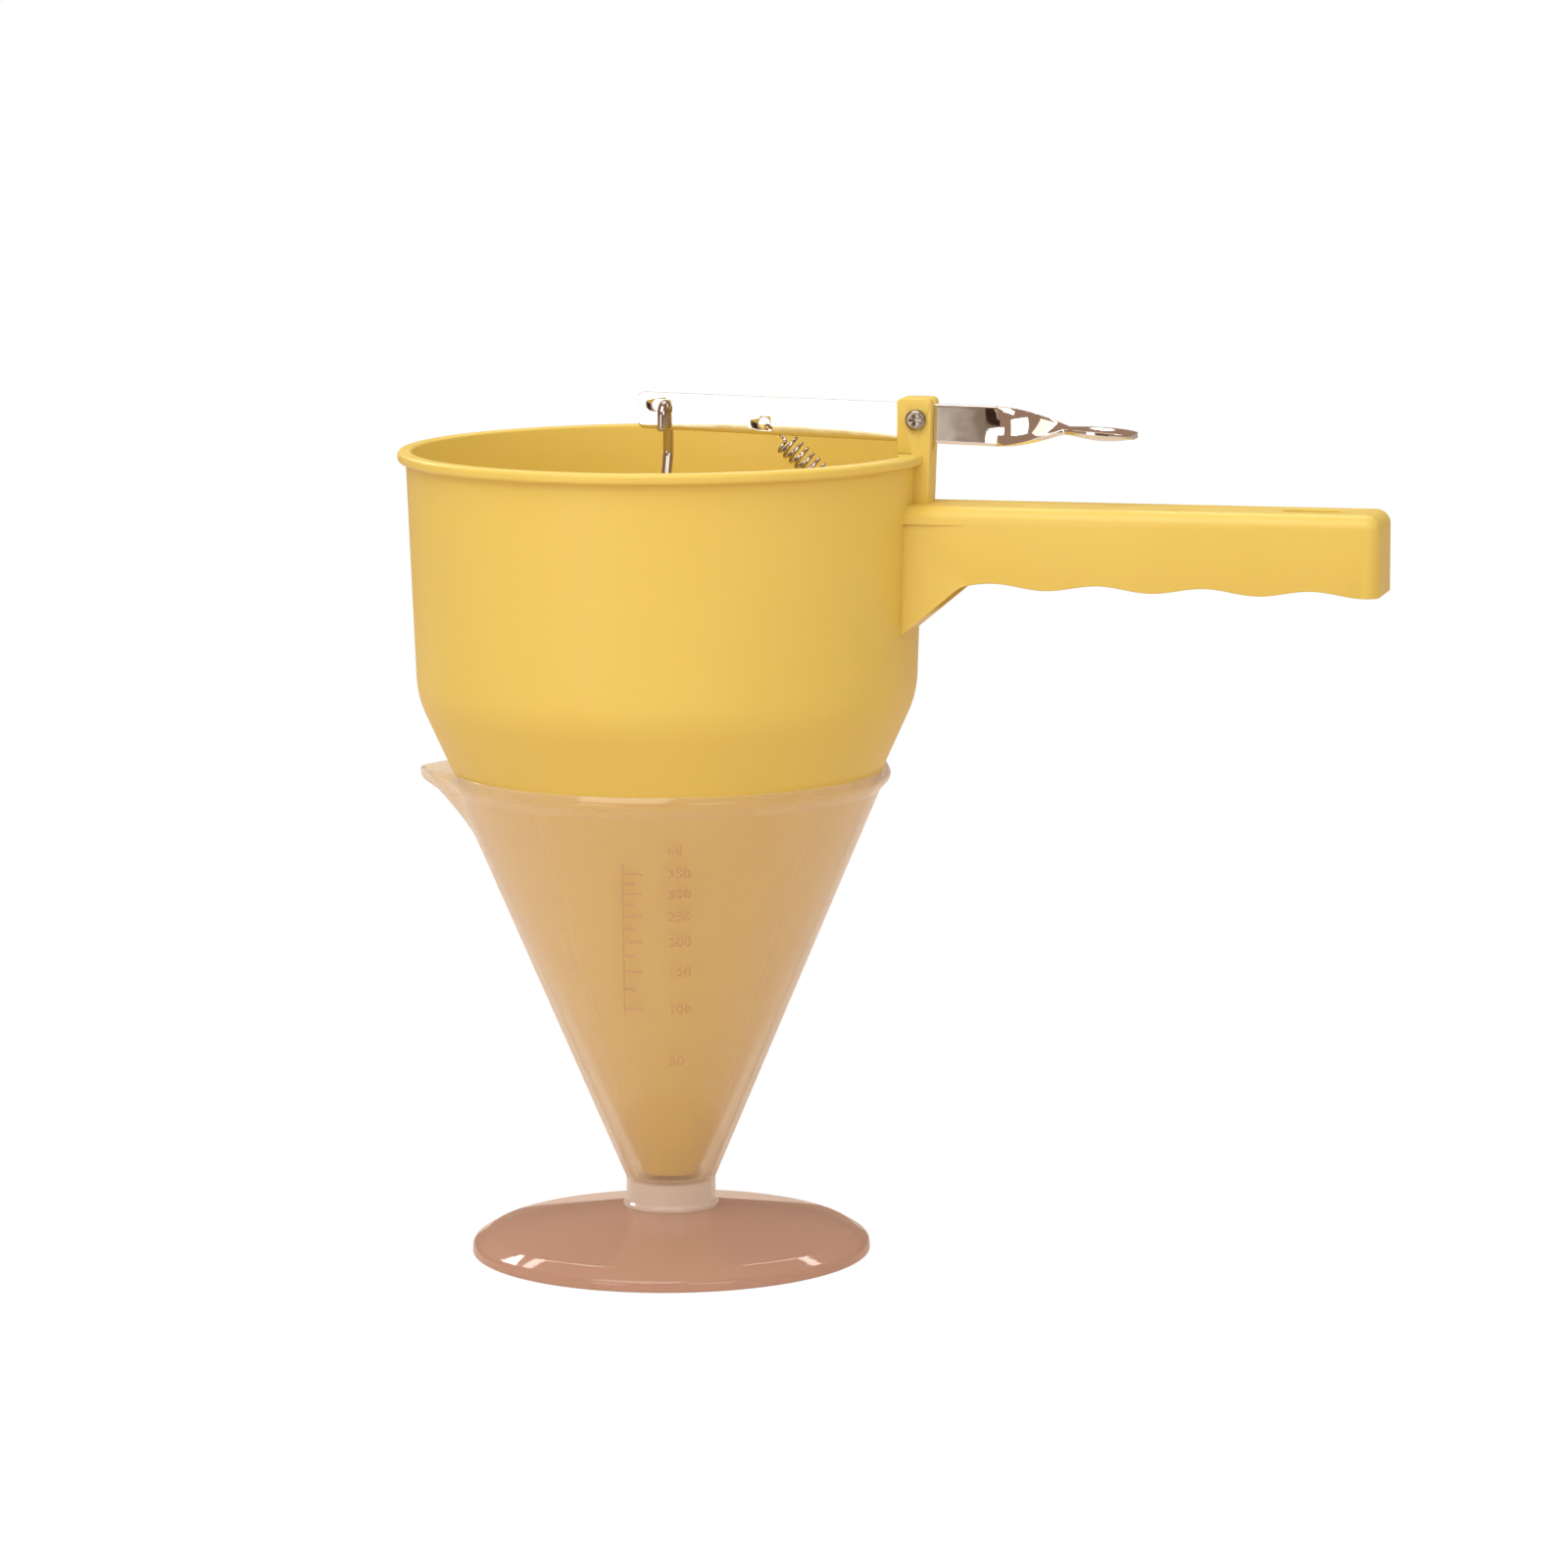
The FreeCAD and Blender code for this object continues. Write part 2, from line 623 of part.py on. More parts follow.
def make_ears():
    """Boss up the outside of the bowl that ends in two ears for the pivot."""
    top = PIVOT_Z + EAR_ABOVE_PIVOT
    back = PIVOT_X - EAR_BACK
    front = PIVOT_X + EAR_FRONT
    wall = WALL_TOP_RADIUS - HOPPER_WALL / 2
    low = GRIP_TOP - GRIP_WALL
    block = slab(polygon([
        (back, RIM_Z),
        (back, top),
        (front, top),
        (PIVOT_X + BOSS_FRONT, low),
        (wall, low),
        (wall, RIM_Z),
    ]), EAR_WIDTH / 2)
    corners = cross_edges_at(block, back, top) + cross_edges_at(block, front, top)
    block = block.makeFillet(EAR_ROUND, corners)
    slot = Part.makeBox(
        EAR_BACK + EAR_FRONT + 2,
        2 * SLOT_HALF_WIDTH,
        top - RIM_Z,
        Vector(back - 1, -SLOT_HALF_WIDTH, RIM_Z + SLOT_FLOOR_ABOVE_RIM),
    )
    hole = cross_rod(SCREW_RADIUS + SCREW_FIT, -EAR_WIDTH, EAR_WIDTH, PIVOT_X, PIVOT_Z)
    return block.cut([slot, hole])


def make_handle(hopper):
    """Grip, gusset, boss and ears, trimmed to the bowl that they stand on."""
    handle = make_grip().cut([root_step(1), root_step(-1)])
    handle = handle.fuse(make_ears()).cut(hopper)
    body = max(handle.Solids, key=lambda solid: solid.Volume)
    return body.removeSplitter()


def make_pivot_screw():
    """Pan head screw with a cross recess."""
    outside = -EAR_WIDTH / 2
    head = cross_rod(SCREW_HEAD_RADIUS, outside - SCREW_HEAD_HEIGHT, outside, PIVOT_X, PIVOT_Z)
    rim = [e for e in head.Edges if e.BoundBox.YMax < outside - SCREW_HEAD_HEIGHT + TOUCH]
    head = head.makeFillet(SCREW_HEAD_ROUND, rim)
    tail = -outside + NUT_HEIGHT + SCREW_TAIL
    shank = cross_rod(SCREW_RADIUS, outside, tail, PIVOT_X, PIVOT_Z)
    recess = []
    for length, width in ((RECESS_LENGTH, RECESS_WIDTH), (RECESS_WIDTH, RECESS_LENGTH)):
        corner = Vector(
            PIVOT_X - length / 2,
            outside - SCREW_HEAD_HEIGHT,
            PIVOT_Z - width / 2,
        )
        recess.append(Part.makeBox(length, RECESS_DEPTH, width, corner))
    return head.cut(recess).fuse(shank).removeSplitter()


def make_pivot_nut():
    """Six sided nut on the far ear."""
    start = EAR_WIDTH / 2
    corner = NUT_ACROSS_FLATS / math.sqrt(3)
    points = []
    for index in range(6):
        angle = math.radians(60 * index)
        points.append(PIVOT + ACROSS * start + (ALONG * math.cos(angle) + UP * math.sin(angle)) * corner)
    nut = Part.Face(Part.makePolygon(points + [points[0]])).extrude(ACROSS * NUT_HEIGHT)
    hole = cross_rod(SCREW_RADIUS + SCREW_FIT, 0, start + 2 * NUT_HEIGHT, PIVOT_X, PIVOT_Z)
    return nut.cut(hole)


def strip_section(x, z, width, turn, dish):
    """Cross section of the lever: a thin strip turned about its length, hollowed by dish."""
    half = width / 2
    low = []
    high = []
    for share in (-1, 0, 1):
        drop = dish * (1 - share * share)
        low.append(Vector(0, -LEVER_THICKNESS / 2 - drop, share * half))
        high.append(Vector(0, LEVER_THICKNESS / 2 - drop, -share * half))
    place = Placement(Vector(x, 0, z), Rotation(ALONG, turn))
    low = [place.multVec(Vector(0, -p.y, p.z)) for p in low]
    high = [place.multVec(Vector(0, -p.y, p.z)) for p in high]
    first = Part.BSplineCurve()
    first.interpolate(low)
    second = Part.BSplineCurve()
    second.interpolate(high)
    first_side = [first.toShape(), line(low[-1], high[0])]
    second_side = [second.toShape(), line(high[-1], low[0])]
    return Part.Wire(first_side + second_side)


def make_blade():
    """Quarter twist of the strip into a dished thumb pad with a round tip."""
    start_z = PIVOT_Z + (LEVER_REAR_TOP + LEVER_REAR_BOTTOM) / 2
    start_width = LEVER_REAR_TOP - LEVER_REAR_BOTTOM
    neck_z = PIVOT_Z - PAD_BELOW_PIVOT
    sections = []
    for index in range(TWIST_STEPS + 1):
        share = index / TWIST_STEPS
        x = LEVER_REAR + share * TWIST_LENGTH
        z = start_z + share * (neck_z - start_z)
        width = start_width + share * (NECK_WIDTH - start_width)
        sections.append(strip_section(x, z, width, -TWIST_TURN * share, 0))
    for index in range(1, PAD_STEPS + 1):
        share = index / PAD_STEPS
        x = LEVER_REAR + TWIST_LENGTH + share * PAD_LENGTH
        swell = math.sin(math.pi / 2 * min(share / PAD_SWELL_SHARE, 1))
        width = NECK_WIDTH + (PAD_WIDTH - NECK_WIDTH) * swell
        away = 1 - (1 - share) / PAD_TIP_SHARE
        if away > 0:
            width = PAD_TIP_WIDTH + (PAD_WIDTH - PAD_TIP_WIDTH) * math.sqrt(1 - away * away)
        z = neck_z - PAD_DROOP * share * share
        dish = PAD_DISH * math.sin(math.pi * share)
        sections.append(strip_section(x, z, width, -TWIST_TURN, dish))
    return Part.makeLoft(sections, True, False)


def make_lever():
    """Steel strip on edge with its two holes and slot, and the twisted blade."""
    strip = slab(polygon([
        (LEVER_FRONT, PIVOT_Z + LEVER_FRONT_TOP),
        (LEVER_REAR, PIVOT_Z + LEVER_REAR_TOP),
        (LEVER_REAR, PIVOT_Z + LEVER_REAR_BOTTOM),
        (LEVER_FRONT, PIVOT_Z + LEVER_FRONT_BOTTOM),
    ]), LEVER_THICKNESS / 2)
    corners = cross_edges_at(strip, LEVER_FRONT, PIVOT_Z + LEVER_FRONT_TOP)
    corners += cross_edges_at(strip, LEVER_FRONT, PIVOT_Z + LEVER_FRONT_BOTTOM)
    strip = strip.makeFillet(LEVER_CORNER, corners)
    round_end = ROD_SLOT_HEIGHT / 2
    rear = ROD_SLOT_LEAD - round_end
    front = ROD_SLOT_LEAD - ROD_SLOT_LENGTH + round_end
    side = LEVER_THICKNESS
    slot = Part.makeBox(rear - front, 2 * side, ROD_SLOT_HEIGHT, Vector(front, -side, ROD_SLOT_Z - round_end))
    cuts = [
        slot,
        cross_rod(round_end, -side, side, rear, ROD_SLOT_Z),
        cross_rod(round_end, -side, side, front, ROD_SLOT_Z),
        cross_rod(SPRING_HOLE_RADIUS, -side, side, SPRING_HOLE.x, SPRING_HOLE.z),
        cross_rod(SCREW_RADIUS + SCREW_FIT, -side, side, PIVOT_X, PIVOT_Z),
    ]
    return strip.fuse(make_blade()).cut(cuts)


def hook_seat(hole_radius, thickness):
    """How far the hook's round end lies past the middle of its hole, clear of the hole's edge."""
    slope = math.asin((thickness / 2 + HOOK_LEAN_ALLOWANCE) / HOOK_RADIUS)
    drop = HOOK_RADIUS * (1 - math.cos(slope))
    return hole_radius - SPRING_WIRE / 2 / math.cos(slope) - drop - HOOK_SEAT_GAP


def spring_line():
    """Ends and direction of the spring's axis at rest."""
    along = (LUG_HOLE - SPRING_HOLE).normalize()
    upper = SPRING_HOLE + along * hook_seat(SPRING_HOLE_RADIUS, LEVER_THICKNESS)
    lower = LUG_HOLE - along * hook_seat(LUG_HOLE_RADIUS, LUG_THICKNESS)
    return upper, lower, along


def spring_pitch():
    """Travel of the spring's coil in one turn."""
    upper, lower, _ = spring_line()
    coils = (lower - upper).Length - 4 * HOOK_RADIUS
    return coils / (SPRING_HALF_TURNS / 2 + 0.5)


def hook_edges(tip, along):
    """Open hook whose round end passes through tip, from its free end to the coils."""
    rise = spring_pitch() / (2 * math.pi * SPRING_RADIUS)
    lean = math.atan(rise)
    centre = tip + along * HOOK_RADIUS - ACROSS * HOOK_RADIUS * math.sin(lean)

    def on_hook(angle):
        return centre + (ACROSS * math.sin(angle) - along * math.cos(angle)) * HOOK_RADIUS

    stops = [-math.radians(HOOK_OVERLAP), math.pi / 4, math.pi - lean]
    edges = []
    for a, b in zip(stops, stops[1:]):
        edges.append(arc(on_hook(a), on_hook((a + b) / 2), on_hook(b)))
    return edges, on_hook(stops[-1])


def coil_edges(centre, along, out, radius, first_angle, quarters, travel):
    """Quarter turns of a coil as arc pairs, from a start angle, climbing along its axis."""
    rise = travel / (quarters * radius * math.pi / 2)
    stretch = math.sqrt(1 + rise * rise)

    def state(index):
        angle = first_angle + index * math.pi / 2
        outward = out * math.cos(angle) + ACROSS * math.sin(angle)
        onward = ACROSS * math.cos(angle) - out * math.sin(angle)
        place = centre + outward * radius + along * (travel * index / quarters)
        return place, (onward + along * rise) * (1 / stretch)

    edges = []
    for index in range(quarters):
        a, from_a = state(index)
        b, into_b = state(index + 1)
        edges += biarc(a, from_a, b, into_b)
    return edges


def half_spring(tip, along, out):
    """Hook and lead-in at one end, and the point where the coils start."""
    edges, start = hook_edges(tip, along)
    lead_radius = SPRING_RADIUS / 2
    lead_travel = spring_pitch() / 4
    centre = start + out * lead_radius
    edges += coil_edges(centre, along, out, lead_radius, math.pi, 2, lead_travel)
    return edges, start + along * lead_travel


def make_return_spring():
    """Tension spring as one wire: hook, lead-in, coils, lead-in, hook."""
    upper, lower, along = spring_line()
    out = ACROSS.cross(along)
    first, top = half_spring(upper, along, out)
    second, bottom = half_spring(lower, along * -1, out * -1)
    travel = (bottom - top).dot(along)
    coils = coil_edges(top, along, out, SPRING_RADIUS, 0, 2 * SPRING_HALF_TURNS, travel)
    edges = first + coils + run_backwards(second)
    report_spring(edges)
    return pipe(edges, SPRING_WIRE / 2)


def report_spring(edges):
    """Prints the wire's length, its tightest bend and its least gap to itself."""
    points = []
    places = []
    run = 0.0
    for edge in edges:
        for share in (0.0, 0.25, 0.5, 0.75):
            span = edge.LastParameter - edge.FirstParameter
            points.append(edge.valueAt(edge.FirstParameter + share * span))
            places.append(run + share * edge.Length)
        run += edge.Length
    least = min(
        points[i].distanceToPoint(points[j])
        for i in range(len(points))
        for j in range(i + 1, len(points))
        if places[j] - places[i] > 4 * SPRING_WIRE
    )
    tightest = min(edge.Curve.Radius for edge in edges)
    print("spring wire length", round(run, 1))
    print("spring tightest bend", round(tightest, 2))
    print("spring least gap to itself", round(least - SPRING_WIRE, 2))


def make_valve_rod():
    """Steel wire from the plug up to the hook through the lever's slot."""
    hook = ROD_HOOK_RADIUS
    bend_z = ROD_SLOT_Z - hook
    foot_z = PLUG_BASE + PLUG_HEIGHT + PLUG_NECK_HEIGHT - ROD_IN_PLUG
    jog_z = ROD_SLOT_Z - ROD_JOG_BELOW_HOOK
    stem = rounded_run([
        Vector(0, 0, foot_z),
        Vector(0, 0, jog_z),
        Vector(0, hook, jog_z + ROD_JOG_LENGTH),
        Vector(0, hook, bend_z),
    ], ROD_JOG_ROUND)
    bend = [
        arc(Vector(0, hook, bend_z), Vector(0, 0, bend_z + hook), Vector(0, -hook, bend_z)),
        line(Vector(0, -hook, bend_z), Vector(0, -hook, bend_z - ROD_LEG)),
    ]
    return pipe(stem + bend, ROD_RADIUS)


def make_plug_seal():
    """Soft ring that meets the cone."""
    return Part.makeTorus(SEAL_CENTRE, SEAL_RADIUS, Vector(0, 0, SEAL_Z))


def make_valve_plug():
    """Conical stopper with a groove for the seal and a socket for the rod."""
    gap = PLUG_GAP / COS_CONE
    top = PLUG_BASE + PLUG_HEIGHT
    neck_top = top + PLUG_NECK_HEIGHT
    plug = turned(polygon([
        (0, PLUG_BASE),
        (cone_inner(PLUG_BASE) - gap, PLUG_BASE),
        (cone_inner(top) - gap, top),
        (PLUG_NECK_RADIUS, top),
        (PLUG_NECK_RADIUS, neck_top),
        (0, neck_top),
    ]))
    plug = plug.makeFillet(PLUG_TOP_ROUND, circles_at(plug, cone_inner(top) - gap, top))
    groove = Part.makeTorus(SEAL_CENTRE, SEAL_RADIUS + SEAL_FIT, Vector(0, 0, SEAL_Z))
    socket = upright_rod(ROD_RADIUS + ROD_FIT, neck_top - ROD_IN_PLUG, neck_top)
    return plug.cut([groove, socket])


def main():
    """Builds each piece and writes it to its own file."""
    os.makedirs("parts", exist_ok=True)
    hopper = make_hopper()
    pieces = {
        "hopper": hopper,
        "handle": make_handle(hopper),
        "pivot_screw": make_pivot_screw(),
        "pivot_nut": make_pivot_nut(),
        "lever": make_lever(),
        "return_spring": make_return_spring(),
        "valve_rod": make_valve_rod(),
        "valve_plug": make_valve_plug(),
        "plug_seal": make_plug_seal(),
        "measuring_cup": make_measuring_cup(),
        "cup_foot": make_cup_foot(),
    }
    for name, shape in pieces.items():
        solids = shape.Solids
        volume = sum(solid.Volume for solid in solids)
        print(name, len(solids), "solid", shape.isValid(), round(volume, 1))
        whole = solids[0] if len(solids) == 1 else Part.makeCompound(solids)
        whole.exportStep("parts/" + name + ".step")


main()
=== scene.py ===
"""Batter dispenser: a yellow hopper with a grip and a lever valve, in a clear cup on a foot."""

import logging
import math
from collections.abc import Callable, Iterator
from contextlib import contextmanager
from dataclasses import dataclass
from enum import Enum

import bmesh
import bpy
from mathutils import Matrix, Vector


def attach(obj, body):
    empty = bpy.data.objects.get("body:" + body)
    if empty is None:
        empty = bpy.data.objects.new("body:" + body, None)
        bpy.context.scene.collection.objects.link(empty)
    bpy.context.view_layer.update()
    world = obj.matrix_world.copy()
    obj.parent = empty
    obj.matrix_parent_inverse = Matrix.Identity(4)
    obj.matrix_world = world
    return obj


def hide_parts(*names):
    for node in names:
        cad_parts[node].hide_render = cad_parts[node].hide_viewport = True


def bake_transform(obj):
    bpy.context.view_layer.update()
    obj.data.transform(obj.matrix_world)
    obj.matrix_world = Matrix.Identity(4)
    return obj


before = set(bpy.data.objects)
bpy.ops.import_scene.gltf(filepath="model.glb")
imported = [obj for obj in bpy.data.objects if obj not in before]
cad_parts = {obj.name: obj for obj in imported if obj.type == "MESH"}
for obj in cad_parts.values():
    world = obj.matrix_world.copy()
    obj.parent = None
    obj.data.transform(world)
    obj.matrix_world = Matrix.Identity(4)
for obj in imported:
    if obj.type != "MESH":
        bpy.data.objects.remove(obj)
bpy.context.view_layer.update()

LOG = logging.getLogger("dispenser")

# Millimetre in metres; radius in millimetres at which turned solids and mouldings stop short of
# the axis; and how near, in millimetres, an edge has to lie to count as on a face.
MM = 0.001
CORE = 0.05
MOULD_CORE = 0.4
NEAR = 0.05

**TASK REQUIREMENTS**
Transcribe word for word the lines from the one holding "for name, shape" through the one holding "dispenser: a yellow". Include both, and add nothing.

**TASK RESULT**
    for name, shape in pieces.items():
        solids = shape.Solids
        volume = sum(solid.Volume for solid in solids)
        print(name, len(solids), "solid", shape.isValid(), round(volume, 1))
        whole = solids[0] if len(solids) == 1 else Part.makeCompound(solids)
        whole.exportStep("parts/" + name + ".step")


main()
=== scene.py ===
"""Batter dispenser: a yellow hopper with a grip and a lever valve, in a clear cup on a foot."""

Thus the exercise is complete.